Bank of New York Mellon Corp (NYSE: BK) trades at a P/E multiple of 13.0x, which is lower than the Financials sector median of 18.7x. While this makes BK appear like a stock to add to your portfolio, you might change your mind after gaining a better understanding of the assumptions behind the P/E ratio. In this article, I will break down what the P/E ratio is, how to interpret it and what to watch out for.

Understanding Valuation Multiples and the P/E Ratio

A Multiples Valuation, also known as a Comparable Companies Analysis, determines the value of a subject company by benchmarking the subject’s financial performance against similar public companies (Peer Group). We can infer if a company is undervalued or overvalued relative to its peers by comparing metrics like growth, profit margin, and valuation multiples.

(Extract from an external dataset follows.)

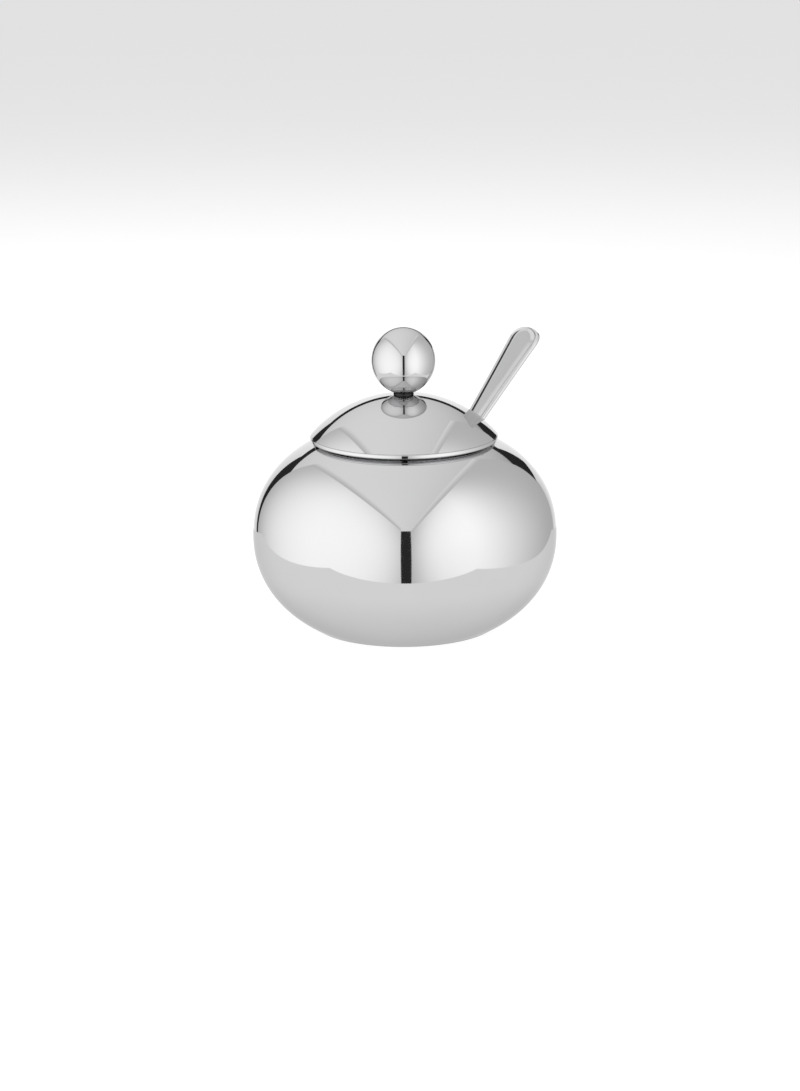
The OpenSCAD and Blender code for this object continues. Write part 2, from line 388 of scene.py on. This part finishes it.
# The lid's section carried round. Beside the notch the columns lean so as to run along its
# straight sides, angle = arcsin(half width / radius). Inside it the section stops at its edge.
def lidPoints():
    section = lidSection()
    half = lid["notchWidth"] / 2
    cornerStart = lid["notchStart"] + lid["notchCorner"]
    wide = math.atan2(half, cornerStart)
    sideRadius = math.hypot(half, cornerStart)
    radius, height = section[:, 0][:, None], section[:, 1][:, None]
    # Columns outside the notch, from one side round to the other
    outside = np.linspace(wide, 2 * math.pi - wide, lid["around"])[None, :]
    fromSide = np.minimum(outside - wide, 2 * math.pi - wide - outside)
    close = np.clip(1 - fromSide / lid["notchFade"], 0, 1)
    fade = close ** 2 * (3 - 2 * close)
    sideAngle = np.arcsin(np.clip(half / np.maximum(radius, half), -1, 1))
    pull = np.where(radius > sideRadius, wide - sideAngle, 0)
    signed = np.where(outside < math.pi, -1.0, 1.0)
    outsideAngle = outside + signed * pull * fade
    outsideRadius = radius + 0 * outside
    outsideHeight = height + 0 * outside
    # Columns inside the notch, cut off at its edge by an upright wall
    inside = np.linspace(-wide, wide, lid["notchColumns"])[None, :]
    limit = notchEdge(inside)
    cut = radius > limit
    order = np.cumsum(cut, axis=0) / np.maximum(cut.sum(axis=0, keepdims=True) + 1, 1)
    top, bottom = domeHeight(limit, 0), domeHeight(limit, lid["wall"])
    wallHeight = top + (bottom - top) * order
    insideRadius = np.where(cut, limit, radius)
    insideHeight = np.where(cut, wallHeight, height)
    angle = np.concatenate([outsideAngle, inside + 0 * radius], axis=1)
    radii = np.concatenate([outsideRadius, insideRadius], axis=1)
    heights = np.concatenate([outsideHeight, insideHeight], axis=1)
    around = angle + spoonTurn
    return np.stack([radii * np.cos(around), radii * np.sin(around), heights], axis=-1)


lidGrid = lidPoints()
lidGrid = np.concatenate([lidGrid, lidGrid[:1]], axis=0)        # closes the wall of the screw hole
finishPiece("lid", gridMesh("lid", lidGrid), lidSteel, "lid", ["lid_dome"], 35)


# The knob is a slightly tall ball on a short neck ring
knob = {"holeRadius": 0.002, "holeDepth": 0.007, "fullHeight": 0.023, "around": 240}


# Ellipse: radius = wide * cos(angle), height = centre + half height * sin(angle), cut by the flat
def ballSection():
    wide, half = (ballHigh[0] - ballLow[0]) / 2, knob["fullHeight"] / 2
    centre, flat = ballHigh[2] - half, ballLow[2]
    angle = np.linspace(math.pi / 2, math.asin((flat - centre) / half), 150)
    outside = np.stack([wide * np.cos(angle), centre + half * np.sin(angle)], axis=-1)
    hole, deep = knob["holeRadius"], flat + knob["holeDepth"]
    return np.concatenate([
        outside,
        line(outside[-1], (hole, flat), 4)[1:],
        line((hole, flat), (hole, deep), 4)[1:],
        line((hole, deep), (0, deep), 3)[1:]])


# The ring's closed section; its side is waisted as radius = wide - waist * sin(pi * share)
def neckSection():
    radius = ringHigh[0]
    hole = lid["holeRadius"]
    top = ringHigh[2]
    under = domeHeight(np.linspace(radius, hole, 6), 0)
    waist = 0.00008
    side = np.linspace(0, 1, 9)
    low = domeHeight(radius, 0)
    return np.concatenate([
        line((hole, top), (radius, top), 3),
        np.stack([radius - waist * np.sin(math.pi * side), top + (low - top) * side], axis=-1)[1:-1],
        np.stack([np.linspace(radius, hole, 6), under], axis=-1),
        [[hole, top]]])


turned("knobBall", ballSection(), knob["around"], ballSteel, "lid", ["knob_ball"])
turned("knobNeck", neckSection(), 120, neckPaintedShade, "lid", ["knob_neck_ring"])


# The spoon is one pressed piece
spoon = {
    "length": 0.128, "dishLength": 0.038, "dishWidth": 0.0245, "dishDepth": 0.0064, "dishWall": 0.001,
    "tipWidth": 0.0174, "neckWidth": 0.006, "thickness": 0.0016,
    "taperShare": 0.85, "taperPower": 1.6,
    "endRound": 0.006, "endPower": 2.4,
    "borderWidth": 0.0011, "borderHeight": 0.00028, "crown": 0.00028,
    "bend": math.radians(10), "lean": math.radians(38.2314),
    "startRadius": 0.027522, "startHeight": 0.067402,      # where the handle passes the mouth's edge
    "crowd": 0.92,           # how closely the stations gather at both ends
    "stations": 420, "faceColumns": 81, "backColumns": 41,
}


# Half the handle's width: neck + spread * (1 - fromEnd / taper) ^ power, closed by a squarish round
def handleHalf(fromEnd):
    handle = spoon["length"] - spoon["dishLength"]
    taper = np.clip(1 - fromEnd / (spoon["taperShare"] * handle), 0, 1) ** spoon["taperPower"]
    half = spoon["neckWidth"] / 2 + (spoon["tipWidth"] - spoon["neckWidth"]) / 2 * taper
    close = 1 - np.clip(1 - fromEnd / spoon["endRound"], 0, 1) ** spoon["endPower"]
    return half * close ** (1 / spoon["endPower"])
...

A P/E Multiple is a valuation ratio that indicates the multiple of earnings investors are willing to pay for one share of a company:

`P/E Multiple = Stock Price ÷ Earnings Per Share`

The P/E ratio is not meant to be viewed in isolation and is only useful when comparing it to other similar companies. Since it is expected that similar companies have similar P/E ratios, we can come to some conclusions about the stock if the ratios are different. I compare Bank of New York’s P/E multiple to those of State Street Corporation (NYSE: STT), U.S. Bancorp (NYSE: USB), Ameriprise Financial, Inc. (NYSE: AMP) and Goldman Sachs Group, Inc. (The) (NYSE: GS) in the chart below.

source: finbox.io Benchmarks: P/E Multiples

Since Bank of New York’s P/E of 13.0x is lower than the median of its peers (15.5x), it means that investors are paying less than they should for each dollar of BK’s earnings. As such, our analysis shows that BK represents an undervalued stock. In fact, finbox.io’s P/E Multiple Model calculates a fair value of \$61.36 per share which implies 17.7% upside.